As the remaining Biden loyalists have let their position be known to the press, they have tended to interpolate arguments and grievances from the past into the present. “Davos Dems love to hedge their bets against us and get hysterical,” an unnamed aide close to Biden told Axios this week—as if the President were still an outsider and liberal élites were arrayed against him rather than employed by him. At a rally in North Carolina, the day after the debate, Biden himself leaned on a line he has long used to refer to the resilience of the American worker in the face of economic dislocation. “I know, like millions of Americans know, when you get knocked down, you get back up.” It is this long history of political combat—Biden’s two unsuccessful Presidential campaigns—that Jill Biden referenced when she told an audience of donors, recently, that her husband wasn’t just the right man for the job but “the only man for the job.”

And yet, the evidence against Biden is rooted in the very recent past—these are new problems, not old ones. The week before the debate, when he was meant to be preparing, Biden had to take the first two days off because he was recovering from a trip to Europe, and then began his daily sessions at 11 a.m., before breaking for a mid-afternoon nap. Managing the President’s energy and schedule has become a permanent challenge for the White House staff; advisers told Axios this week that he is generally focussed and engaged between the hours of 10 a.m. and 4 p.m., which is when they concentrate his public events. When the Wall Street Journal reported, in the wake of the debate, on growing worries among European leaders that the President had lost his edge, those foreign officials emphasized that they’d seen a decline since last summer, describing moments in diplomatic meetings when Biden lost track of his talking points and had to be redirected by his Secretary of State, or spoke so quietly that it was impossible to hear him—two concerns that Biden’s debate performance only reinforced. One reason that the arguments made by the President’s supporters are so far failing to land may be that they are seeking to remind Democrats of the Biden and the dynamics of years prior, when the case against him is that he is not even capable of leading in the way he could twelve months ago.
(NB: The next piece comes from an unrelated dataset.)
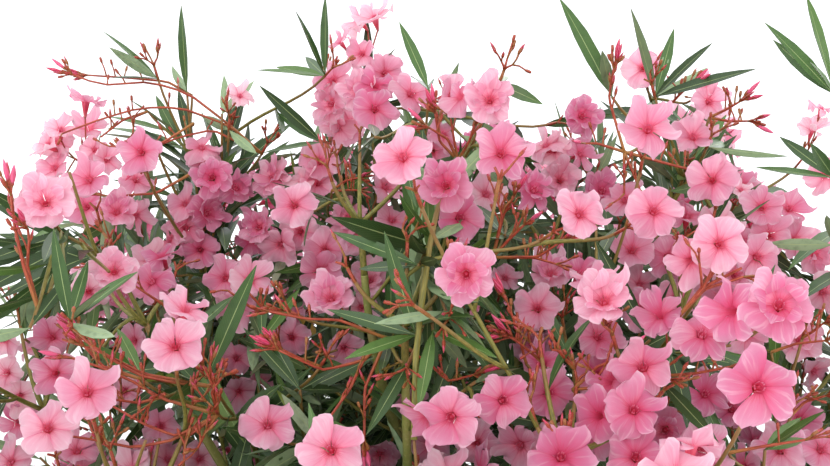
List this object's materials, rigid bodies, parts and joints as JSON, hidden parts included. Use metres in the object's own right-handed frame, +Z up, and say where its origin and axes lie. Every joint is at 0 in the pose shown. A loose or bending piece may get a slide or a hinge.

Biden himself has, according to the Times, emphasized to allies that he sees the July 4th weekend as make or break. The President, who since the debate has so far avoided questions from the press, will be interviewed by ABC’s George Stephanopoulos for a broadcast on Friday, and then will campaign in the swing states of Pennsylvania and Wisconsin. In these venues, he will be seeking to fix the image he left with the public on the the debate stage last Thursday, but he will mostly be talking to the elected Democrats whose loyalty he needs in order to hang on to the nomination, and among whom there is so far only a generalized uncertainty and distress.

It is both a credit to Biden’s broad appeal across the Party and a sign of his present weakness that no clear political faction has emerged to defend him. The progressive Lloyd Doggett of Austin, Texas was the first Democratic congressman to call for him to leave the ticket; Jared Golden of Maine and Marie Gluesenkamp Perez of Washington, who represent two of the reddest congressional districts still in Democratic hands, have said they expect Trump to win the election. There have been occasional notes of support from the swing states—“Chill the fuck out,” the Pennsylvania senator John Fetterman tweeted toward his fellow-Democrats, shortly after the debate—but also some palpable distancing: when Biden campaigns in Wisconsin this weekend, the state’s popular senior U.S. senator, Tammy Baldwin, has chosen not to appear with him.

The truth is, Biden isn’t in anything like the situation he was in 1987, or that which his loyalists imagine; he isn’t opposed by the élites, or the “Davos Dems.” He owes his ascent to the 2020 Democratic nomination not to any distinct agenda or unique appeal but to his ability to balance the various factions and coalitions of his party. His justification for being President is the same thing that is now profoundly in question—his ability to lead, to unite. And his polling position, which was already poor, is in rapid decline.

Biden’s outreach to his own party, which will define the next week and determine whether he will continue his candidacy, got off to a very slow start. Four days after the debate, NBC News reported, he still had not reached out to key leaders in Congress—not the Senate Majority Leader, Chuck Schumer; not the House Minority Leader, Hakeem Jeffries; not even his staunchest political ally, the South Carolina congressman Jim Clyburn. These Party leaders might reasonably doubt whether any alternative to Biden would have a much better chance to beat Trump: Vice-President Kamala Harris, the most obvious choice to lead the ticket if the President steps down, abandoned her own White House candidacy in 2020 before the first primary votes were cast, amid general disinterest. But Biden hasn’t even been making that case for his remaining the Party’s candidate, nor any other case for himself.

On Wednesday, Biden hosted a meeting of Democratic governors to address their political concerns; the attendees included several Democrats who have been put forward as alternative Presidential candidates should Biden withdraw, such as Michigan’s Gretchen Whitmer, California’s Gavin Newsom, and Maryland’s Wes Moore. Afterward, those governors professed their loyalty to Biden. Newsom tweeted, “I heard three words from the President tonight—he’s all in. And so am I.” Whitmer’s statement was very similar: “.@JoeBiden is our nominee. He’s in it to win it and I support him.” But these were notably thin notes of political allegiance, which are themselves a sign of how little Biden has offered since the debate to Democrats who are looking for any reason to support him. His defenders are his family and his closest aides, and their case rests on their memories of him, and that is just not enough. ♦

An earlier version of this article misstated the number of Joe Biden’s unsuccessful Presidential campaigns.